[mythtv-users] What does restarting mythbackend actually do?

Stephen Worthington stephen_agent at jsw.gen.nz
Fri Jan 24 05:10:49 UTC 2020


On Thu, 23 Jan 2020 20:13:16 -0700, you wrote:

>On Thursday, January 23, 2020 7:29:42 PM MST Stephen Worthington wrote:
>> On Thu, 23 Jan 2020 17:24:24 -0700, you wrote:
>> >[ 0.29.1 on Fedora 26 in Canada ]
>> >
>> >I proactively reset my Firewire connection to my HD STB and restart
>> >mythbackend every morning, because I've learned that CNN and sometimes CTV
>> >really mess things up - like yellow or red Watch Recordings entries messes.
>> >Sometimes even that's not enough, so I have to do the reset+restart again
>> >after a failure.
>> >
>> >I've gotten used to it as the price to pay for it to work at all, and I'm
>> >well behind the latest release - I'll be fixing that.
>> >
>> >But, sometimes   systemctl restart mythbackend   takes a couple seconds,
>> >and sometimes it can take a couple minutes, especially after a failure.
>> >
>> >So I'm wondering what's going on with a restart.

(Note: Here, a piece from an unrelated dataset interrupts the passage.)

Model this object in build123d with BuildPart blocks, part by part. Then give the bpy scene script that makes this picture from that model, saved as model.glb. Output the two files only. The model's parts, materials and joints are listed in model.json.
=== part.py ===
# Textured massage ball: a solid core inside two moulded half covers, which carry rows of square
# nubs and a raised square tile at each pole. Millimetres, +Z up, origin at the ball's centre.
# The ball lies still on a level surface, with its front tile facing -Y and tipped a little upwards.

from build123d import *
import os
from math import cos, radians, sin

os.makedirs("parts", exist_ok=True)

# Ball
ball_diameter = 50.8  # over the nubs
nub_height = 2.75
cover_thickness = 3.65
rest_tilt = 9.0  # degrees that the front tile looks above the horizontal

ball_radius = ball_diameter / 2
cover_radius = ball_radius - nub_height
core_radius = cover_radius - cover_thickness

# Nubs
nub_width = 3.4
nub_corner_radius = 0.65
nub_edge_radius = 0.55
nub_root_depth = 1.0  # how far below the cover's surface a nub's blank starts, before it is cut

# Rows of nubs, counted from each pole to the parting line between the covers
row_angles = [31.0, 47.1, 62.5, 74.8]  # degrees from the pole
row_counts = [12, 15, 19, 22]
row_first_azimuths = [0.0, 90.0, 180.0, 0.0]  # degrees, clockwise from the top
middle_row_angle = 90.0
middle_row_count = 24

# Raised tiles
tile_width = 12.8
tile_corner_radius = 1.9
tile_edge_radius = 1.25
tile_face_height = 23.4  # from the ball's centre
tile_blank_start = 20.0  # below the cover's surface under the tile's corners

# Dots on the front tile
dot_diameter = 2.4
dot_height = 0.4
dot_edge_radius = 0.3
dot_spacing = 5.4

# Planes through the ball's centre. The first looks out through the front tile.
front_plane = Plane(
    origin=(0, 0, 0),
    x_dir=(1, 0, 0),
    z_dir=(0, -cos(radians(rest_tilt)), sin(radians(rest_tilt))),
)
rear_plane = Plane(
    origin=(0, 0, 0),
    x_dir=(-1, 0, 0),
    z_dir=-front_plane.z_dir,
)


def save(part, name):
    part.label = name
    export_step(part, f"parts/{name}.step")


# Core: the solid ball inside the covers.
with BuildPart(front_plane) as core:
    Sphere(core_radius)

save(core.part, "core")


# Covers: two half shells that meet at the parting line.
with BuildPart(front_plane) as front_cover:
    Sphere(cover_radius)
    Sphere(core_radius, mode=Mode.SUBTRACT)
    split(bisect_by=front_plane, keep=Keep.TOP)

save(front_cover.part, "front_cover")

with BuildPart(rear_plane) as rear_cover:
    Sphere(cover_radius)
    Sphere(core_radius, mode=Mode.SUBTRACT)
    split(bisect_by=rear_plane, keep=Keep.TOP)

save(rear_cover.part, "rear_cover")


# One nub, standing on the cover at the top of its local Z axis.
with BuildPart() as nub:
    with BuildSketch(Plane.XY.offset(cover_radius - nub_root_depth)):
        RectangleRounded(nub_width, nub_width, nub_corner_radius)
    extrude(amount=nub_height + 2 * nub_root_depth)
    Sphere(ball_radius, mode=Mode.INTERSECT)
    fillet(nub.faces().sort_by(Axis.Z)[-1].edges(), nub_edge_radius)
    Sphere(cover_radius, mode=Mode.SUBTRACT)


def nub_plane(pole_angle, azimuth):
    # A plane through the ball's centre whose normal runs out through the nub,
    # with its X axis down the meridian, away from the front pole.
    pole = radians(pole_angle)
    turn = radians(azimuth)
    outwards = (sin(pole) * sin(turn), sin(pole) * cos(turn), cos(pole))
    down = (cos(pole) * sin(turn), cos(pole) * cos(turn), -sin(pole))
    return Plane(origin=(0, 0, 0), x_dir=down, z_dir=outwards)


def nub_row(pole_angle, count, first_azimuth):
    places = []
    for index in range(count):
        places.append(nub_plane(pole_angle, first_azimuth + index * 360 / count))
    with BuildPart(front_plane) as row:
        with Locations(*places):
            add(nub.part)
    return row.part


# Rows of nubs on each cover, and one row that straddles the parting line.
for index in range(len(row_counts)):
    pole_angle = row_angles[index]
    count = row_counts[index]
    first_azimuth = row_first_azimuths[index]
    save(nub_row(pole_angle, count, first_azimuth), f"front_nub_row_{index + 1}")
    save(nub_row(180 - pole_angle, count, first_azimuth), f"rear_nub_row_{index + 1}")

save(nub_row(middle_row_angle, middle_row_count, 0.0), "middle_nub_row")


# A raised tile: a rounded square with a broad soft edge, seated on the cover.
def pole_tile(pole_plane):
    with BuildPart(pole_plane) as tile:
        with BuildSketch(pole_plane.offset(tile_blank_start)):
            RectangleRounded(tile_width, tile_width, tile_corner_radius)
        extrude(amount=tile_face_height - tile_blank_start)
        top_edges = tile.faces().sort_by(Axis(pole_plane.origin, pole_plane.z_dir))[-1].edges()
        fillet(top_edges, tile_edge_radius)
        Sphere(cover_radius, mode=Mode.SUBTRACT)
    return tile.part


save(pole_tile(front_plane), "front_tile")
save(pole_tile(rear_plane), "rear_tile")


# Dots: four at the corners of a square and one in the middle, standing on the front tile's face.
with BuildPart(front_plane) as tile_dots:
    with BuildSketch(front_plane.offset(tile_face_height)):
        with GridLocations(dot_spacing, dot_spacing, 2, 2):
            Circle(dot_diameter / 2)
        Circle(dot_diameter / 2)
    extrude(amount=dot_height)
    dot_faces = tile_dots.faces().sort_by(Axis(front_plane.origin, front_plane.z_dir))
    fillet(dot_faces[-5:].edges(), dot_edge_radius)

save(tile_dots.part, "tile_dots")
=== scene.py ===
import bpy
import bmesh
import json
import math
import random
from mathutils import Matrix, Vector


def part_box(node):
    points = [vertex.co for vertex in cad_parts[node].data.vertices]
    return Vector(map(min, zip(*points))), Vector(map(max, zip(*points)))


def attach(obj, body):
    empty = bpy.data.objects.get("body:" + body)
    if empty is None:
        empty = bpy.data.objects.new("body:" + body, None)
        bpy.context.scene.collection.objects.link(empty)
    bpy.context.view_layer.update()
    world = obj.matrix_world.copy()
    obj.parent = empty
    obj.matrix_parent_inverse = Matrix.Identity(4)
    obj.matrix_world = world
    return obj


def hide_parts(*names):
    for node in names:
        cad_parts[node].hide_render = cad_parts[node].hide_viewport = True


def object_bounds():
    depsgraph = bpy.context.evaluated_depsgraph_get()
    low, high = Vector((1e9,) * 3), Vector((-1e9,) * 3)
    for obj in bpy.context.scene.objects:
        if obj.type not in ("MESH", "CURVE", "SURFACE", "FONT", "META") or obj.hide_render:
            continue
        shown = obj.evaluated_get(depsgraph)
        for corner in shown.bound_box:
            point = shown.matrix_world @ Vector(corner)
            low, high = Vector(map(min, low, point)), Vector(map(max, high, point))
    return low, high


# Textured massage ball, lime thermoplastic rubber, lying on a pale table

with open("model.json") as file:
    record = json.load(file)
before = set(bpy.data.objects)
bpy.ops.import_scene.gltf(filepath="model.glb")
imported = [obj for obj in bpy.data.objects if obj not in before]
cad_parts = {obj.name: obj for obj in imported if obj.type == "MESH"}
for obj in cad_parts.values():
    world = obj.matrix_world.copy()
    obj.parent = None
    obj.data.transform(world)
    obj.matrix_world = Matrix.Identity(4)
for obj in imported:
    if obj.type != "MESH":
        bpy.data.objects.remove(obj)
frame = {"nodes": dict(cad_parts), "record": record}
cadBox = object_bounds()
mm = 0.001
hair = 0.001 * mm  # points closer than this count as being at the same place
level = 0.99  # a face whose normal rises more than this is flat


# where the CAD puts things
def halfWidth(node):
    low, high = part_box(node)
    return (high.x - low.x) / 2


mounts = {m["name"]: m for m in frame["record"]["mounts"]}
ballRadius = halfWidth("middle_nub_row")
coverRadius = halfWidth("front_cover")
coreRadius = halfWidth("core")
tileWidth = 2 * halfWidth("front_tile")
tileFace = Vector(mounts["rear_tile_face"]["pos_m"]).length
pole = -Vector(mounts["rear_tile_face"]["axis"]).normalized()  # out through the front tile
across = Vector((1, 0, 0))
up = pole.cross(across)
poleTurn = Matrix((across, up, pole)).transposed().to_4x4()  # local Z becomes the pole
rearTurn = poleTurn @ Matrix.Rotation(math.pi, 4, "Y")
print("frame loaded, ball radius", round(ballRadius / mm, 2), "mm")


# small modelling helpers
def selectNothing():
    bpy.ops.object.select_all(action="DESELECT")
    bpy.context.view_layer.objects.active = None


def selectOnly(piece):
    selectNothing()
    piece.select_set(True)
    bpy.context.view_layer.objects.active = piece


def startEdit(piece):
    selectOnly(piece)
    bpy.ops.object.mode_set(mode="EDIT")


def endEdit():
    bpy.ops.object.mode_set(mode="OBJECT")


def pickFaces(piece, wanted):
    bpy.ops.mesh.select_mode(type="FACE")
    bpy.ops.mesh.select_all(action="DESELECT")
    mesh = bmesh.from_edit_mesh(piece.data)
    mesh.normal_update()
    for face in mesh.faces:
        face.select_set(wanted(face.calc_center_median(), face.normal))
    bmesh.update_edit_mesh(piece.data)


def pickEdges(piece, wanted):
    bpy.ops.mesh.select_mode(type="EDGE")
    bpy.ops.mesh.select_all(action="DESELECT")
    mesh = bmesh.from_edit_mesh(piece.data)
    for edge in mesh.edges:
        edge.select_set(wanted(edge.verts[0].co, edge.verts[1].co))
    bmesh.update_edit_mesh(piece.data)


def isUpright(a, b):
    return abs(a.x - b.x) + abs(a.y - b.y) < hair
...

I'm assuming it has to
>> >wait for various things to be signalled to stop or be killed and whatever
>> >is broken is probably not responding.
>> >
>> >How could I find out what the stop/start sequence is?
>> 
>> Slow restarting of mythbackend is usually caused by a bug that all the
>> MythTV programs seem to suffer from, where they react to an external
>> shutdown request (kill -15 aks kill -SIGTERM) by shutting down all
>> their threads then waiting for that to complete.  Unfortunately, the
>> bug prevents this from working properly and one thread remains
>> running, so mythbackend keeps running until systemd does a timeout on
>> the shutdown process (configurable, 60 or 90 seconds usually).  On
>> timeout, systemd does a kill -9 aka kill -SIGKILL, which kills off the
>> last mythbackend thread.  Since all the other threads have actually
>> shut down properly and the last thread seems to be just waiting
>> forever for it to see that has happened, there is no damage done by
>> this problem, except for the slow shutdown.  This slow mythbackend
>> shutdown is also why MythTV boxes frequently are slow to shutdown or
>> restart - systemd is waiting for the mythbackend timeout before it can
>> complete the shutdown process.
>> 
>> If you want mythbackend to shut down rapidly, you need to issue a
>> second kill -15 shortly after the first one.  I have a script that
>> does this for Ubuntu:
>> 
>> root at mypvr:~# cat /usr/local/bin/mythbackendstop.sh
>> #!/bin/bash
>> PID=$(systemctl show -p MainPID mythtv-backend.service 2>/dev/null |
>> cut -d= -f2)
>> if [ "$PID" != "0" ]; then
>>     kill -15 $PID
>>     sleep 1
>>     kill -15 $PID
>> fi
>> 
>> (Note that my email client wraps long lines - the PID= line is all one
>> long line)
>> 
>> And I have modified my systemd settings for mythbackend so that it
>> uses mythbackendstop.sh to shut down mythbackend.  See this mailing
>> list thread for details and the download URL:
>> 
>> https://lists.gt.net/mythtv/users/628020
>
>Thanks very much! I just did a restart, and it took over 2 minutes! (after 
>recording CNN for 8.5 hours. That didn't happen on 0.28 so much so I might be 
>hitting that bug.
>
>Doing it again took 12 seconds, as you said it would in your post.
>
>> As for your recording problems, if they still continue after upgrading
>> your MythTV version, then you should post details and see if we can
>> help you fix the actual problem, rather than keep on with your nasty
>> workaround of having to restart mythbackend all the time.
>
>I never had to do these proactive restarts before - I used to live with the 
>problem happening every few weeks. But then I started recording a half-dozen 
>hours of CNN and I started getting failed recordings every other day so I 
>started my daily routine. CNN and CTV seem to do bad things. I've chalked it 
>up to using a Shaw-provided DCS-3200MP2 and Firewire (which in most places is 
>disabled) and an old MythTV.
>
>But when I do get up to the latest version (31 I think, before NHL Playoffs 
>start) and I still have the same problems, I will ask more. :)

In the mean time, it should be possible to automatically schedule
daily restarts for when MythTV is not recording.  I have a Python
program:

http://www.jsw.gen.nz/mythtv/gaps

that tells you when a gap in the recordings of a specified size can be
found.  So what you could do is set up a script to be run at say 04:00
daily, then get that script to wait until the time gaps says the next
gap will occur, and then tell systemd to reboot say 2 minutes after
the start of that gap (to allow for any residual mythbackend activity
to stop, and to allow for soft postroll that gaps does not see).